The 750-kVA/675-kW UPS module design is available in more configurations than the 1,000-kVA/900-kW unit. So to compare “apples to apples” for the various criteria mentioned above, the configuration for the 750-kVA/675-kW UPS module and the 1,000-kVA/900-kW UPS module should be the same. The 1,000-kVA is what Liebert considers as a classic “big iron” UPS design with 12-pulse rectifier with input isolation transformer and 4% input harmonic filter as the only available configuration. Liebert builds the 750-kVA model with either a 6-pulse or 12-pulse rectifier—with or without filter, with or without input isolation transformer—to allow them to be competitive with manufacturers who don’t offer a 12-pulse.But the 1,000-kVA/900-kW is only available with the 12-pulse and with an input isolation transformer.
The 12—pulse rectifier is a more generator-friendly design than the 6-pulse. A 6-pulse rectifier will typically have about 30% total harmonic distortion (THD), rich in 5th and 7th harmonics. A 12-pulse rectifier will have less than one-half of the total harmonic distortion (THD) that we see in a 6-pulse rectifier and is rich in 11th and 13th harmonics.
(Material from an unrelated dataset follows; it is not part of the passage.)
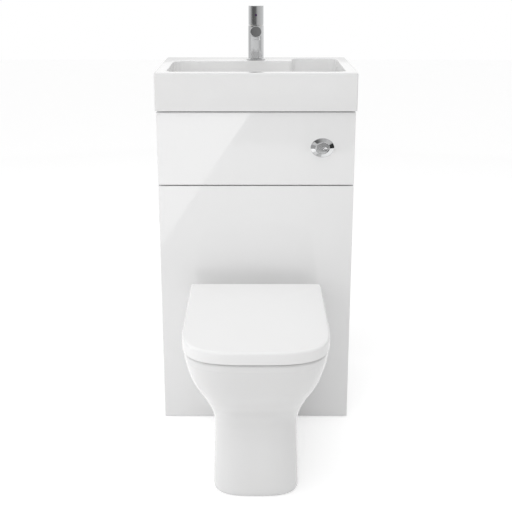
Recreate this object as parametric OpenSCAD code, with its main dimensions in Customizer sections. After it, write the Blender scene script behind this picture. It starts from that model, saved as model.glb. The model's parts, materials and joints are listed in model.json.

An input filter is typically provided to meet IEEE 519, the THD allowed at the point of common coupling with the utility. In addition, UPS manufacturers can provide a passive filter to reduce the THD seen by the generator. In some situations, at low loading on the UPS, the static filter can provide an excessive capacitive component that will be sent back to the generator. Unlike a utility source, a generator cannot absorb the voltage rise caused by the capacitance in the system. This problem can be eliminated by evaluating the system and providing a smaller filter, sized to provide no excitation at the lowest possible load. In addition, with control circuitry, the filter can be completely removed under generator power or when the system is loaded such that over excitation can occur.